[svn.haxx.se] · SVN Dev · SVN Users · SVN Org · TSVN Dev · TSVN Users · Subclipse Dev · Subclipse Users · this month's index

Experiments with FlushFileBuffers on Windows

From: Stefan Fuhrmann <stefan.fuhrmann_at_wandisco.com>
Date: Tue, 16 Jun 2015 21:57:41 +0200

Hey there,

One of the links recently provided by Daniel Klima pointed
to a way to enable write caching even on USB devices.
So, I could use my Windows installation for experiments now
without the risk of brick-ing 2 grand worth of disks by pulling
the plug tens of times.

-- Stefan^2.

FlushFileBuffers operates on whole files, not just the parts
written through the respective handle. Not calling it after rename
results in potential data loss. Calling it after rename eliminates
the problem at least in most cases.

I used the attached program to conduct 3 different experiments,
each trying a specific modification / fsync sequence. All would
write to an USB stick which had OS write cache enabled for it
in Windows 7.

All tests run an unlimited number of iterations - until there is an
I/O error (e.g. caused by disconnecting out the drive).

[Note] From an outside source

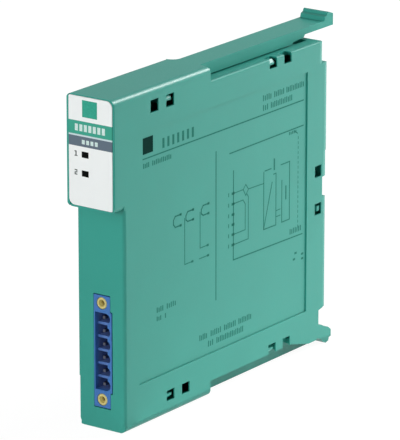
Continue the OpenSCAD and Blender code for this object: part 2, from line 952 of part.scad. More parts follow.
// One bus contact: a blade in the slot and a tail through the board
module bus_contact() {
    box([bus_slot_w / 2, -bus_slot_depth, -0.4], [bus_slot_w / 2 + 0.4, -1, 0.4]);
    box([-0.4, -bus_depth - 1.4, -0.4], [bus_slot_w / 2 + 0.4, -bus_slot_depth, 0.4]);
    box([-bus_w / 2 - board_t - 1, -bus_depth - 1.4, -0.4], [-0.4, -bus_depth - 0.6, 0.4]);
}

module bus_contact_row() {
    for (i = [0 : bus_contacts_n - 1])
        translate([bus_x, bus_y, bus_contact_z(i)])
            bus_contact();
}

// Socket in the rear wall that meets the backplane
module bus_connector() {
    color([0.1, 0.1, 0.11])
    placed()
    difference() {
        box([board_x, bus_y - bus_depth, bus_z], [board_x + bus_w, bus_y, bus_z + bus_l]);
        box([bus_x - bus_slot_w / 2, bus_y - bus_slot_depth, bus_z + bus_end],
            [bus_x + bus_slot_w / 2, bus_y + 1, bus_z + bus_l - bus_end]);
        bus_contact_row();
    }
}

module bus_contacts() {
    color([0.85, 0.72, 0.4])
    placed()
    bus_contact_row();
}

// Side view of the board with its front tab for the indicators
module board_outline() {
    difference() {
        union() {
            translate([board_y0, board_z0])
                square([board_y1 - board_y0, board_z1 - board_z0]);
            translate([tab_y0, tab_z0])
                square([board_y0 - tab_y0 + 1, board_z1 - tab_z0]);
        }
        for (p = post_places)
            translate(p)
                circle(d = peg_d + 2 * fit_gap);
    }
}

module circuit_board() {
    color([0.1, 0.35, 0.2])
    placed()
    difference() {
        across(board_back, board_x)
            board_outline();
        contact_row(0);
        bus_contact_row();
    }
}

// Middle of the transformer, lifted off the board
module transformer_place() {
    placed()
    on_board(transformer_at[0], transformer_at[1])
        translate([0, 0, core_rise])
            children();
}

// A flat block centred on the height axis
module slab(l, w, z0, z1) {
    translate([-l / 2, -w / 2, z0])
        cube([l, w, z1 - z0]);
}

// A flat block with rounded corners centred on the height axis
module round_slab(l, w, z0, z1, r) {
    translate([0, 0, z0])
        linear_extrude(height = z1 - z0)
            round_rect([-l / 2, -w / 2], [l / 2, w / 2], [r, r, r, r]);
}

// Ferrite core with a middle leg between two windows
module transformer_core() {
    color([0.25, 0.25, 0.27])
    transformer_place()
        difference() {
            slab(core_l, core_w, 0, core_h);
            for (side = [-1, 1])
                translate([side * core_window_x, 0, 0])
                    slab(core_window_w, core_w + 2, core_leg, core_h - core_leg);
        }
}

// Coil former round the middle leg, with two cheeks and two rails of pins
module transformer_bobbin() {
    color([0.12, 0.12, 0.13])
    transformer_place() {
        difference() {
            union() {
                slab(tube_l, tube_w, former_z0, former_z1);
                round_slab(former_l, former_w, former_z0, former_z0 + former_t, 0.6);
                round_slab(former_l, former_w, former_z1 - former_t, former_z1, 0.6);
            }
            slab(2 * (core_leg + fit_gap), core_w + 2 * fit_gap, 0, core_h);
        }
        for (side = [-1, 1])
            translate([0, side * (former_w - rail_size[1]) / 2, 0])
                slab(rail_size[0], rail_size[1], -core_rise, former_z0 + eps);
    }
}

// Wound copper between the cheeks of the coil former
module transformer_winding() {
    color([0.7, 0.42, 0.22])
    transformer_place()
        difference() {
            round_slab(former_l - 0.4, former_w - 0.6, former_z0 + former_t, former_z1 - former_t, 1.2);
            slab(tube_l, tube_w, 0, core_h);
        }
}

// Round aluminium can on its plastic foot, with the crimped ring over the foot
module capacitor_can() {
    round_slab(cap_d + 0.3, cap_d + 0.3, 0, 0.9, 0.8);
    cylinder(d = cap_d, h = cap_groove_z);
    cylinder(d = cap_d - 0.6, h = cap_groove_z + cap_groove_w + 0.1);
    translate([0, 0, cap_groove_z + cap_groove_w])
        cylinder(d = cap_d, h = cap_h - cap_groove_z - cap_groove_w - 0.3);
    translate([0, 0, cap_h - 0.3])
        cylinder(d1 = cap_d, d2 = cap_d - 0.6, h = 0.3);
}

module buffer_capacitors() {
    color([0.75, 0.76, 0.78])
    placed()
    for (i = [0, 1])
        on_board(capacitor_at[0], capacitor_at[1] + i * capacitor_pitch)
            capacitor_can();
}

// A bent lead from a chip's side down to the board, pointing along its length axis
module bent_lead(reach, top, w) {
    translate([0, w / 2, 0])
        rotate([90, 0, 0])
            linear_extrude(height = w)
                polygon([
                    [-0.1, top], [reach * 0.45, top], [reach * 0.6, 0.2],
                    [reach, 0.2], [reach, 0], [reach * 0.5, 0],
                    [reach * 0.35, top - 0.2], [-0.1, top - 0.2]
                ]);
}

// Leads in a row on two opposite sides of a chip
module lead_rows(half, count, pitch, reach, top, w) {
    for (side = [0, 180])
        rotate(side)
            for (i = [0 : count - 1])
                translate([half, (i - (count - 1) / 2) * pitch, 0])
                    bent_lead(reach, top, w);
}

// Chip body with its round first lead mark
module chip_body(l, w, h) {
    difference() {
        slab(l, w, 0.15, h);
        translate([l / 2 - 1.1, w / 2 - 1.1, h - 0.15])
            cylinder(d = 0.9, h = 1);
    }
}

// Wide chip with eight leads on each side
module wide_chip() {
    chip_body(chip_w, chip_l, chip_h);
    lead_rows(chip_w / 2, 8, 1.27, 1.4, chip_h / 2, 0.42);
}

module processor() {
    color([0.13, 0.13, 0.14])
    placed()
    on_board(processor_at[0], processor_at[1]) {
        chip_body(cpu_side, cpu_side, 1.5);
        for (turn = [0, 90])
            rotate(turn)
                lead_rows(cpu_side / 2, 11, 0.8, 1, 0.8, 0.34);
    }
}

module converter_chip() {
    color([0.13, 0.13, 0.14])
    placed()
    on_board(converter_at[0], converter_at[1])
        wide_chip();
}

module signal_isolator() {
    color([0.13, 0.13, 0.14])
    placed()
    on_board(isolator_at[0], isolator_at[1])
        wide_chip();
}

module optocouplers() {
    color([0.9, 0.9, 0.88])
    placed()
    for (i = [0, 1])
        on_board(coupler_at[0], coupler_at[1] + i * coupler_pitch) {
            chip_body(coupler_l, coupler_w, coupler_h);
            lead_rows(coupler_l / 2, 2, 2.54, 1.6, coupler_h / 2, 1);
        }
}

// Low metal can with two round ends on a thin flange
module quartz_crystal() {
    color([0.78, 0.78, 0.8])
    placed()
    on_board(crystal_at[0], crystal_at[1]) {
        round_slab(crystal_l, crystal_w, 0, 0.5, crystal_w / 2);
        round_slab(crystal_l - 0.8, crystal_w - 0.8, 0.4, crystal_h, (crystal_w - 0.8) / 2);
    }
}

// Shielded inductor with a round core in a square frame
module power_inductor() {
    color([0.3, 0.3, 0.31])
    placed()
    on_board(inductor_at[0], inductor_at[1])
        difference() {
            round_slab(inductor_side, inductor_side, 0, inductor_h, 1);
            translate([0, 0, inductor_h - 0.4])
                difference() {
                    cylinder(d = inductor_side - 0.8, h = 1);
                    cylinder(d = inductor_side - 1.8, h = 1);
                }
        }
}

// A round component lying on the board with a metal cap on each end
module lying_cylinder(d, l) {
    translate([0, 0, d / 2])
        rotate([0, 90, 0]) {
            cylinder(d = d - 0.1, h = l, center = true);
            for (side = [-1, 1])
                translate([0, 0, side * (l - 0.6) / 2])
                    cylinder(d = d, h = 0.6, center = true);
        }
}

module input_resistors() {
    color([0.55, 0.68, 0.75])
    placed()
    for (i = [0 : contacts - 1])
        on_board(resistor_y, first_contact + i * contact_pitch)
            lying_cylinder(resistor_d, resistor_l);
}

// A moulded block with one flat lead folded under each end
module block_component(l, w, h) {
    slab(l, w, 0.15, h);
    for (side = [0, 180])
        rotate(side)
            translate([l / 2, 0, 0])
                bent_lead(0.6, h / 2, w * 0.55);
}

module surge_suppressors() {
    color([0.16, 0.16, 0.17])
    placed()
    for (i = [0 : 2 : contacts - 1])
        on_board(suppressor_y, first_contact + (i + 0.5) * contact_pitch)
            block_component(suppressor_l, suppressor_w, moulded_h);
}

module rectifier_diodes() {
    color([0.16, 0.16, 0.17])
    placed()
    for (i = [0, 1])
        on_board(diode_at[0], diode_at[1] + i * diode_pitch)
            block_component(diode_l, diode_w, moulded_h);
}

// Square ceramic fuse with two metal end caps
module board_fuse() {
    color([0.9, 0.88, 0.8])
    placed()
    on_board(fuse_at[0], fuse_at[1]) {
        slab(fuse_l - 0.2, fuse_side - 0.2, 0.1, fuse_side - 0.1);
        for (side = [-1, 1])
            translate([side * (fuse_l - 1.4) / 2, 0, 0])
                slab(1.4, fuse_side, 0, fuse_side);
    }
}

// Small temperature sensor beside the terminals
module junction_sensor() {
    color([0.14, 0.14, 0.15])
    placed()
    on_board(sensor_at[0], sensor_at[1]) {
        slab(1.3, 2.9, 0.1, 1);
        lead_rows(0.65, 2, 1.9, 0.6, 0.6, 0.4);
    }
}

housing();
side_cover();
label_plate();
upper_light_pipe();
lower_light_pipe();
upper_led();
lower_led();
header_body();
header_contacts();
upper_flange_insert();
lower_flange_insert();
bus_connector();
bus_contacts();
circuit_board();
transformer_core();
transformer_bobbin();
transformer_winding();
buffer_capacitors();
processor();
converter_chip();
signal_isolator();
optocouplers();
quartz_crystal();
power_inductor();
input_resistors();
surge_suppressors();
rectifier_diodes();
board_fuse();
junction_sensor();
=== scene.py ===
import math

import bmesh
import bpy
from mathutils import Matrix, Vector


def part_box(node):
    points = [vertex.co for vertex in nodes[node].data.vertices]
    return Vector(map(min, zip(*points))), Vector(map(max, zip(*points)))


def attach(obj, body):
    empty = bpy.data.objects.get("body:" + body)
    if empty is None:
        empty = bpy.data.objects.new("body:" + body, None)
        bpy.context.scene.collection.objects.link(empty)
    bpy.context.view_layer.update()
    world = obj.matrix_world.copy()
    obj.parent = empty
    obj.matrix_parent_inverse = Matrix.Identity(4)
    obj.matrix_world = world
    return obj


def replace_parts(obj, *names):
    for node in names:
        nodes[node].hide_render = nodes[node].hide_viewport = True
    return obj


# A slim plug-in temperature signal converter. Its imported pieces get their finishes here. The thin print
# and two turned inserts are added, and then the paper, the lamps and the camera of a small studio.

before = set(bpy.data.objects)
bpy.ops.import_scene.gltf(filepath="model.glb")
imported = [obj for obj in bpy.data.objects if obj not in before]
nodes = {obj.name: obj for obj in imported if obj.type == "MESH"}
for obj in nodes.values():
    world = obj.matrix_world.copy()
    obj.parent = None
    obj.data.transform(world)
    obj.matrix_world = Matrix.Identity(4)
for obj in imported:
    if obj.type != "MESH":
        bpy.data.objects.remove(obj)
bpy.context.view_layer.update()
scene = bpy.context.scene
scene.view_settings.view_transform = "Standard"

MM = 0.001

# Flat faces that carry print, in metres: the side panel is sunk into the housing's right face
PANEL_STEP = 0.35 * MM
PANEL_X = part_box("housing")[1].x - PANEL_STEP
LABEL_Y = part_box("label_plate")[0].y

# Sockets of the Mix node by number, because its values and its colours share their names
SHARE, VALUE_A, VALUE_B, COLOUR_A, COLOUR_B = 0, 2, 3, 6, 7

# Most values of a noise texture lie in this range
NOISE_RANGE = {"From Min": 0.3, "From Max": 0.7}

# Room round a box that its faces need to lie inside it, and the gap under which two corners are one
BOX_SLACK = 0.02 * MM
CORNER_GAP = 0.002 * MM


def linear(code):
    """An sRGB hex colour as linear red, green, blue and alpha"""
    parts = [int(code[i:i + 2], 16) / 255 for i in (1, 3, 5)]
    return [c / 12.92 if c <= 0.04045 else ((c + 0.055) / 1.055) ** 2.4 for c in parts] + [1.0]


def add(tree, kind, links=None, **settings):
    """Adds one shader node with its settings, and links or fills its sockets

    Where a socket is given a whole node, that node's first live output is linked to it
    """
    made = tree.nodes.new("ShaderNode" + kind)
    for name, value in settings.items():
        setattr(made, name, value)
    for socket, value in (links or {}).items():
        if isinstance(value, bpy.types.Node):
            value = next(output for output in value.outputs if output.enabled)
        if isinstance(value, bpy.types.NodeSocket):
            tree.links.new(value, made.inputs[socket])
        else:
            made.inputs[socket].default_value = value
    return made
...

For each
run, separate files and different file contents will being written
("run number xyz", repeated many times). So, we can determine
which file contents is complete and correct and whether all files
are present. Each successful iteration is logged to the console.
We expect the data for all these to be complete.

The stick got yanked out at a random point in time, reconnected
after about a minute, chkdsk /f run on it and then the program
output would be compared with the USB stick's content.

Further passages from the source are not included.